What the exercise asks: Exactly the lines from the one containing "headphone_jack();" through the one containing "if empty is" must be returned; include both ends and nothing else.

Raw records:

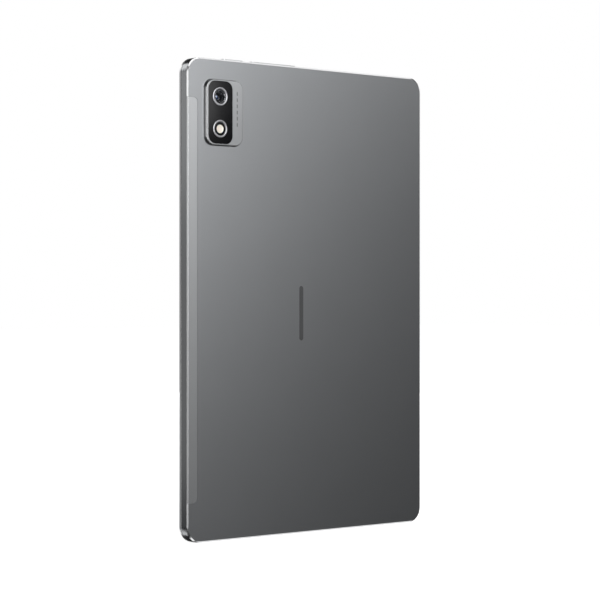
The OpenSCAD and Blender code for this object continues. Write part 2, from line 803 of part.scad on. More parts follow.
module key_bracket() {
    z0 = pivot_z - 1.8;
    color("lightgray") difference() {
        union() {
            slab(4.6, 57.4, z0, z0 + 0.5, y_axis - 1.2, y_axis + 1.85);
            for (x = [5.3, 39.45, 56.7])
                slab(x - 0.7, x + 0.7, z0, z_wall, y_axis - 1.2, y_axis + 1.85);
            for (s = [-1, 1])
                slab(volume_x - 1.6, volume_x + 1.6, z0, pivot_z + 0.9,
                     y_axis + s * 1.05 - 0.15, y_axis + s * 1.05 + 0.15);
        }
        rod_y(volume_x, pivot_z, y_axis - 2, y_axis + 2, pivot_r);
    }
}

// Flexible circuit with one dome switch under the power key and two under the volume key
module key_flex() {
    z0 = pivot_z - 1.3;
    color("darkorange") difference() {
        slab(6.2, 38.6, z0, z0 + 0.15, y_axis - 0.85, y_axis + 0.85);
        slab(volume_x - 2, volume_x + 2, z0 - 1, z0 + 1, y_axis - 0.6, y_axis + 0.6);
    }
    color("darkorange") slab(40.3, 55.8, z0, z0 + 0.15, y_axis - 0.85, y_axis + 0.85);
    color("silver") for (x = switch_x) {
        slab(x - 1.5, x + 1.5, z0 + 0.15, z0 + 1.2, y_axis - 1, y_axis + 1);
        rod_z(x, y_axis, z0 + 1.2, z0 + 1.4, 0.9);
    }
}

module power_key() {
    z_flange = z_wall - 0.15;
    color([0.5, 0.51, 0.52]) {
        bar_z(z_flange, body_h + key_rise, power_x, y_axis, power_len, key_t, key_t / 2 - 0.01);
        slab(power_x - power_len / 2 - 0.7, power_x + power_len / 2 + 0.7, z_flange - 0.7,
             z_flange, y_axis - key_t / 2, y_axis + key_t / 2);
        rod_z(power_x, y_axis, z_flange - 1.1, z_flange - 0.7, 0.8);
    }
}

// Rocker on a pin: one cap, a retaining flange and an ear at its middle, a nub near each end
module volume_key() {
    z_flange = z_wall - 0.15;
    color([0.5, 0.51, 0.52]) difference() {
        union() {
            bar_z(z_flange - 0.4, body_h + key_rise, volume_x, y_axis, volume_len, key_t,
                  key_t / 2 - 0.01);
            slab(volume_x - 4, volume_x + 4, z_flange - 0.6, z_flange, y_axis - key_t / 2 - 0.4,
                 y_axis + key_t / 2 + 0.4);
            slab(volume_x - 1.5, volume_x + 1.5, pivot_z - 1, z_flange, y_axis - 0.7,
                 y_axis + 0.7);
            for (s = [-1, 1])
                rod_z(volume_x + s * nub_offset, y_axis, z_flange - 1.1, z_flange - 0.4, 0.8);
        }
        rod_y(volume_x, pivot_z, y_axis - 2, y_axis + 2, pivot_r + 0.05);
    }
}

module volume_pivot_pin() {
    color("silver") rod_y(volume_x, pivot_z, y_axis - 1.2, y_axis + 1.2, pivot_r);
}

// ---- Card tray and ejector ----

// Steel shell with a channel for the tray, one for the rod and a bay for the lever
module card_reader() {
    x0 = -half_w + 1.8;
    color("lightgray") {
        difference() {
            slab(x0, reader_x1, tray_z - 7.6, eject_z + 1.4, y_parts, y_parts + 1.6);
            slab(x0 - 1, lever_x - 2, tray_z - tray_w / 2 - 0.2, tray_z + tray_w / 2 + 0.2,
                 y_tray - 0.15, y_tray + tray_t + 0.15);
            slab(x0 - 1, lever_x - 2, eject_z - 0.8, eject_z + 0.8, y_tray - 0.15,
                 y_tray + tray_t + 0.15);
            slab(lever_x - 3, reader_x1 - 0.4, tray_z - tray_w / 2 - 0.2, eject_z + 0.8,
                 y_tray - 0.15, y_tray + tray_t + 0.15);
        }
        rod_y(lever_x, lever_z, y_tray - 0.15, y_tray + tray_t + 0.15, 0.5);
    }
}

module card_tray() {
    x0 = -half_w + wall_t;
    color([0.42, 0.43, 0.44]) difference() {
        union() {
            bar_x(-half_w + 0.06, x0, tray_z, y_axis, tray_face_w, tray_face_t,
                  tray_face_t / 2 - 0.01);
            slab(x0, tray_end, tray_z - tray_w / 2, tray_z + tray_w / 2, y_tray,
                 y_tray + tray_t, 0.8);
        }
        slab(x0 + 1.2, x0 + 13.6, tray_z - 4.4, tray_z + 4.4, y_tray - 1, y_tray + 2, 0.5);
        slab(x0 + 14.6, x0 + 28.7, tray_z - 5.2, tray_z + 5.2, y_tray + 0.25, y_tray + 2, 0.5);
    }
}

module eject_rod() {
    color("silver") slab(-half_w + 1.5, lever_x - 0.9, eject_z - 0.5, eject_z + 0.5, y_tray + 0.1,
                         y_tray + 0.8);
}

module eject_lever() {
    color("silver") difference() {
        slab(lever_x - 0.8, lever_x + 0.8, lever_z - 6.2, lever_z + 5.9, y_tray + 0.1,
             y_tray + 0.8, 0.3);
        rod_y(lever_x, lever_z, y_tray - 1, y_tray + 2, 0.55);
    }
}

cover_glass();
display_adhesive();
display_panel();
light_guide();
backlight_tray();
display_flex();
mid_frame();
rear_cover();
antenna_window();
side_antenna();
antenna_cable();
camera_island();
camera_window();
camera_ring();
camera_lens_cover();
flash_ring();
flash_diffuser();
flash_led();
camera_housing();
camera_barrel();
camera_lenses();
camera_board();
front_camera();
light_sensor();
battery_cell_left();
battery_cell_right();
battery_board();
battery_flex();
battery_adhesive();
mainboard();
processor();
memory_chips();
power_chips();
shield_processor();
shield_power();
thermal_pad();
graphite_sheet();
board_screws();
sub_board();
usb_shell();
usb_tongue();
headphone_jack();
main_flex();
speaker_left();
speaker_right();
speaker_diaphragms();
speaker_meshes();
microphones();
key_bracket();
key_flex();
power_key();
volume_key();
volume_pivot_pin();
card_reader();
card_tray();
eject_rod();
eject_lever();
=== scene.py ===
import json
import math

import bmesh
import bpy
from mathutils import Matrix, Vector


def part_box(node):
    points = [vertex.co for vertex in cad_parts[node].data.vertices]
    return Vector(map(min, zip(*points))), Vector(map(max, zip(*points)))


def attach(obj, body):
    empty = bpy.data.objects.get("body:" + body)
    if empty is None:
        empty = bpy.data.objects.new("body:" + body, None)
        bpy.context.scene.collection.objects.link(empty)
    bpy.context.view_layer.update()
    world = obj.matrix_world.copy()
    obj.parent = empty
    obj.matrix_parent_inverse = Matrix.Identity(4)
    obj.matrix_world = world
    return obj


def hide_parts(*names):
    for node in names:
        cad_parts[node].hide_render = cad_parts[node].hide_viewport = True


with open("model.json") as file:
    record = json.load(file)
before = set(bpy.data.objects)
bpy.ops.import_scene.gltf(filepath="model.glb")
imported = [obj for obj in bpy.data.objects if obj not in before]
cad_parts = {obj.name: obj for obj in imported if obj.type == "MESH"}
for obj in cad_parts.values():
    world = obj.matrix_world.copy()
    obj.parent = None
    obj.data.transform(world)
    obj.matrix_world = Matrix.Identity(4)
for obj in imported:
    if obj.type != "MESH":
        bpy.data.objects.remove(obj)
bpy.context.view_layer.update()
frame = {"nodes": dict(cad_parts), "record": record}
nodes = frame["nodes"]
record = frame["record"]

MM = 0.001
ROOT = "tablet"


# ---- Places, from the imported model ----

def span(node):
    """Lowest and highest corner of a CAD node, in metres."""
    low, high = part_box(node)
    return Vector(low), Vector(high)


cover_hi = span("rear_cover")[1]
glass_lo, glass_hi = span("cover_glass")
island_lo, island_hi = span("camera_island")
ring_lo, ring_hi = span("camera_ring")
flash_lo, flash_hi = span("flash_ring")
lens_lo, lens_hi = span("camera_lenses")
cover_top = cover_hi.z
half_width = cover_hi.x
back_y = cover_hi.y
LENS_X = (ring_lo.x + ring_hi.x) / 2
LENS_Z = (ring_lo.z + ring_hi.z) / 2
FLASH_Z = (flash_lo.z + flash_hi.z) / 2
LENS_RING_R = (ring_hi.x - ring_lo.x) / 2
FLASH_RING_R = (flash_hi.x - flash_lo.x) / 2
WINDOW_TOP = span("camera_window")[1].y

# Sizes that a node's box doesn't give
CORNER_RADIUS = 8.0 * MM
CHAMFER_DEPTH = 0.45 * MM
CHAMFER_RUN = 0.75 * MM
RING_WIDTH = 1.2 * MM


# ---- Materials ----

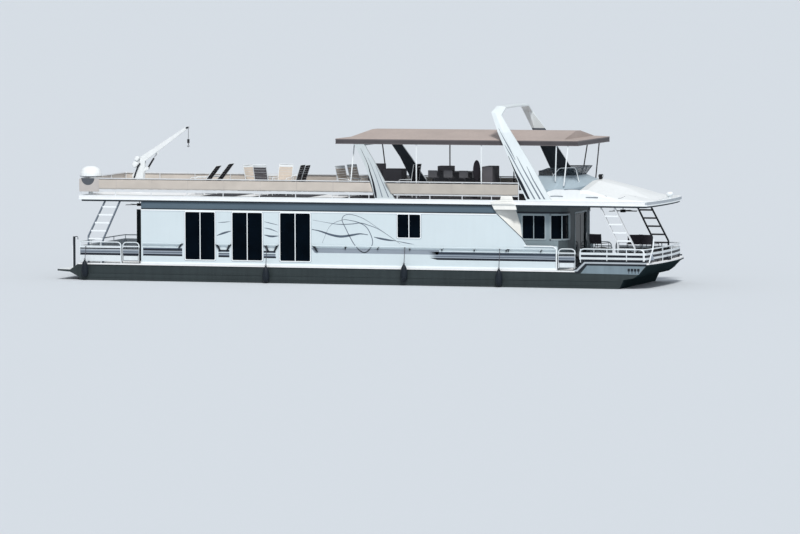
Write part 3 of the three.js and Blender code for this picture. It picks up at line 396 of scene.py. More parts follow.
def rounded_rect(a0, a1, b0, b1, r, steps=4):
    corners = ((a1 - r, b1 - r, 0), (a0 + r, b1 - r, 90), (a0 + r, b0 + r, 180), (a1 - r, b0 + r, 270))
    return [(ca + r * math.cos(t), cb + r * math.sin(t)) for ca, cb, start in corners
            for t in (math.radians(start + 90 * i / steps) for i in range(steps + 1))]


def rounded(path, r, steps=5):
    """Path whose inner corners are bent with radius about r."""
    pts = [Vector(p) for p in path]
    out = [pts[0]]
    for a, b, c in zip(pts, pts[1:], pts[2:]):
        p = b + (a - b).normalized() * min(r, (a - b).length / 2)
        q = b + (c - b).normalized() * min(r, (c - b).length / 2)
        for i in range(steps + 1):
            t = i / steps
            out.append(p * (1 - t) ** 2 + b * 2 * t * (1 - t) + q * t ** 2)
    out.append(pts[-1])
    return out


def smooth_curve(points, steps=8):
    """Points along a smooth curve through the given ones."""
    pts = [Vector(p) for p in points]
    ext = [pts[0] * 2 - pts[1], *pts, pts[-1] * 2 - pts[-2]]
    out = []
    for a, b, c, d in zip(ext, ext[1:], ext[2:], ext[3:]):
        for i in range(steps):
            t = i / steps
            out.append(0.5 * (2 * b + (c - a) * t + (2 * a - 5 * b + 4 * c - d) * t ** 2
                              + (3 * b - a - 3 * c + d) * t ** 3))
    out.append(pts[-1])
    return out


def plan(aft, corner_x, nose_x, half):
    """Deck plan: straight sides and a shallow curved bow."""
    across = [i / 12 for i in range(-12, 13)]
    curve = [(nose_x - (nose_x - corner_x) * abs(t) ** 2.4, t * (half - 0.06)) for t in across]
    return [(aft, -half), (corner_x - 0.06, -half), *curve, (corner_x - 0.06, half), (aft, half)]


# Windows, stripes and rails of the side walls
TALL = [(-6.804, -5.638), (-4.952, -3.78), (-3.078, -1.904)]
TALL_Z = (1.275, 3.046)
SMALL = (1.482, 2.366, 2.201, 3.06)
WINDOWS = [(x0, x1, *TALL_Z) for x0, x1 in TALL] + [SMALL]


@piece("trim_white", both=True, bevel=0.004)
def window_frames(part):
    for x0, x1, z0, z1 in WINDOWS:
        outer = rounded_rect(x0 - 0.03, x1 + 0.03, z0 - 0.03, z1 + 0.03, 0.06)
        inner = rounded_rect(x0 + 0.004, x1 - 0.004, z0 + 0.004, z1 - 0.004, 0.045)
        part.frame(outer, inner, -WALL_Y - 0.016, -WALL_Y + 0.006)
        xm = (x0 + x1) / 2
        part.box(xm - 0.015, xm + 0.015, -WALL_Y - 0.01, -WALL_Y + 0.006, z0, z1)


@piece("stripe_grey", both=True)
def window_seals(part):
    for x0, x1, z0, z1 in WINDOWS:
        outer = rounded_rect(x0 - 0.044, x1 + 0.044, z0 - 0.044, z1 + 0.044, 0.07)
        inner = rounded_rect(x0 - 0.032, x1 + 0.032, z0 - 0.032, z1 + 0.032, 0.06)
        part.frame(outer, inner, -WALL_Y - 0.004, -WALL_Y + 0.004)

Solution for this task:
headphone_jack();
main_flex();
speaker_left();
speaker_right();
speaker_diaphragms();
speaker_meshes();
microphones();
key_bracket();
key_flex();
power_key();
volume_key();
volume_pivot_pin();
card_reader();
card_tray();
eject_rod();
eject_lever();
=== scene.py ===
import json
import math

import bmesh
import bpy
from mathutils import Matrix, Vector


def part_box(node):
    points = [vertex.co for vertex in cad_parts[node].data.vertices]
    return Vector(map(min, zip(*points))), Vector(map(max, zip(*points)))


def attach(obj, body):
    empty = bpy.data.objects.get("body:" + body)
    if empty is None:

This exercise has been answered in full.